1828 Life on a Farm in Ohio. Spring 1828.

We visited one farm which interested us particularly from its wild and lonely situation, and from the entire dependence of the inhabitants upon their own resources. It was a partial clearing in the very heart of the forest.

The house was built on the side of a hill, so steep that a high ladder was necessary to enter the front door, while the back one opened against the hillside; at the foot of this sudden eminence ran a clear stream, whose bed had been deepened into a little reservoir, just opposite the house.
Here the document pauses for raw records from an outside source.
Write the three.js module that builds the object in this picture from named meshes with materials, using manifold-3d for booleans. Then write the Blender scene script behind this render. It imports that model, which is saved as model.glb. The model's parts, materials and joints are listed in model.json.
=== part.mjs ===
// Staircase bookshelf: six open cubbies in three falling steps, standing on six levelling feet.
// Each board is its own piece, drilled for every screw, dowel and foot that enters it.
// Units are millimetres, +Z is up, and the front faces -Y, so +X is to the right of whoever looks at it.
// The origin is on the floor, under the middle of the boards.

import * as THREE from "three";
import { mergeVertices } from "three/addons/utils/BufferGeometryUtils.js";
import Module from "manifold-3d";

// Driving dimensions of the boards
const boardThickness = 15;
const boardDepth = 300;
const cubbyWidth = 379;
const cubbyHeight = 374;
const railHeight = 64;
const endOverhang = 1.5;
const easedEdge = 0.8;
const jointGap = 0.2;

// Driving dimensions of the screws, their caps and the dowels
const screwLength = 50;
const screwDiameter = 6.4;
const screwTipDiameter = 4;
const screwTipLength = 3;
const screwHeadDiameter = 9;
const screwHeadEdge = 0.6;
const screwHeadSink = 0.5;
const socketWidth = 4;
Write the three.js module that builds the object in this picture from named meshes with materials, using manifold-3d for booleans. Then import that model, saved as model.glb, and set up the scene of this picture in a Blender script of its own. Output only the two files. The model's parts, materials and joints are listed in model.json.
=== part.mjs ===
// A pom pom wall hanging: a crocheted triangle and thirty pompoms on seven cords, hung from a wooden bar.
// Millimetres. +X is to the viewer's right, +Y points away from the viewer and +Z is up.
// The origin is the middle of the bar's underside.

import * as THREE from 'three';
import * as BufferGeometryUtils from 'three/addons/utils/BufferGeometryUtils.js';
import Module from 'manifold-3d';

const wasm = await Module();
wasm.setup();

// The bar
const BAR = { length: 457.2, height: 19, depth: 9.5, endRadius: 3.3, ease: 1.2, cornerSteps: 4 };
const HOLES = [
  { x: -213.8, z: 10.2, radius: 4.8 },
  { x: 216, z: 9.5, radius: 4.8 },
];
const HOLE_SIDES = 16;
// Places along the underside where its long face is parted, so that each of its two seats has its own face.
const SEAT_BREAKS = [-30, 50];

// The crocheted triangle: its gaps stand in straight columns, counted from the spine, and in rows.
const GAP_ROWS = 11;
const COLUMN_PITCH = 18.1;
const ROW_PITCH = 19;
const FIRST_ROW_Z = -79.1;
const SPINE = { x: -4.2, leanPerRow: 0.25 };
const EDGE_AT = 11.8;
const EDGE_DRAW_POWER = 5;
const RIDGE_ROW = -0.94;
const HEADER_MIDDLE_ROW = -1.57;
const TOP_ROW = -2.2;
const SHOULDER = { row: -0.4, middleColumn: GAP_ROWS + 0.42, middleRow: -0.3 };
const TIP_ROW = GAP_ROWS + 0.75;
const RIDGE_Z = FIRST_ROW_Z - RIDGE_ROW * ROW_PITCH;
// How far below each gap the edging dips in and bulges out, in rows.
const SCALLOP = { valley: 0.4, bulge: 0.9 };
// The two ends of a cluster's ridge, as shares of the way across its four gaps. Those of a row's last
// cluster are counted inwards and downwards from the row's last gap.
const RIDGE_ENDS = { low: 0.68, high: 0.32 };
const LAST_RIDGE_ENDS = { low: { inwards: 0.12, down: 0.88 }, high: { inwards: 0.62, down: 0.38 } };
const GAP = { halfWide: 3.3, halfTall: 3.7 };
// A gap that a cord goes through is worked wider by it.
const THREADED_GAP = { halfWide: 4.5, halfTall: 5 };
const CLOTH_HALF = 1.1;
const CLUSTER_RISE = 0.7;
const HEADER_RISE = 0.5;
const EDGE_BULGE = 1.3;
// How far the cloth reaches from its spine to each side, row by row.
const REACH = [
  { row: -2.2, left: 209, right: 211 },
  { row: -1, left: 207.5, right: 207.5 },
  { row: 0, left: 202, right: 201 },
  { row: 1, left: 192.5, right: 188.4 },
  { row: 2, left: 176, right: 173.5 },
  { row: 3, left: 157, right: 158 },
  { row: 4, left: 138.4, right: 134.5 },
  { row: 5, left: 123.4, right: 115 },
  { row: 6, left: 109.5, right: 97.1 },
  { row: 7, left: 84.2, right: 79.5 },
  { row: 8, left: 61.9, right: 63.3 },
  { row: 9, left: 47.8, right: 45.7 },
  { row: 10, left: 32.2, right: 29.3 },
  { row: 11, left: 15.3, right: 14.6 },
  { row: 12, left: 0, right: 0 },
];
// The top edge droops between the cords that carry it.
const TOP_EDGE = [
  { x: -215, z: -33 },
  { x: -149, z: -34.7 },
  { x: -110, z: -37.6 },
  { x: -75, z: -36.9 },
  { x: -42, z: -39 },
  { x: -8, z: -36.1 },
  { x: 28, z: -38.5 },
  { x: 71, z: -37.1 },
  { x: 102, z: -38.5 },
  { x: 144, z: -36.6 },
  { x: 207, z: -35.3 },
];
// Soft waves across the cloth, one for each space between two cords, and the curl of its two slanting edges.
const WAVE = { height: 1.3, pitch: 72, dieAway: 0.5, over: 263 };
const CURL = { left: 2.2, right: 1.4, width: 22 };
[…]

A noble field of Indian-corn stretched away into the forest on one side, and a few half-cleared acres, with a shed or two upon them, occupied the other, giving accommodation to cows, horses, pigs, and chickens innumerable. Immediately before the house was a small potato garden, with a few peach and apple trees.

The house was built of logs, and consisted of two rooms, besides a little shanty or lean-to, that was used as a kitchen. Both rooms were comfortably furnished with good beds, drawers, &c.

The farmer's wife, and a young woman who looked like her sister, were spinning, and three little children were playing about. The woman told me that they spun and wove all the cotton and woollen garments of the family, and knit all the stockings; her husband, though not a shoemaker by trade, made all the shoes.

She manufactured all the soap and candles they used, and prepared her sugar from the sugar-trees on their farm. All she wanted with money, she said, was to buy coffee, tea, and whiskey, and she could "get enough any day by sending a batch of butter and chicken to market."

They used no wheat, nor sold any of their corn, which, though it appeared a very large quantity, was not more than they required to make their bread and cakes of various kinds, and to feed all their live stock during the winter.

She did not look in health, and said they had all had ague in "the fall;" but she seemed contented, and proud of her independence; though it was in somewhat a mournful accent that she said, "'Tis strange to us to see company: I expect the sun may rise and set a hundred times before I shall see another human that does not belong to the family."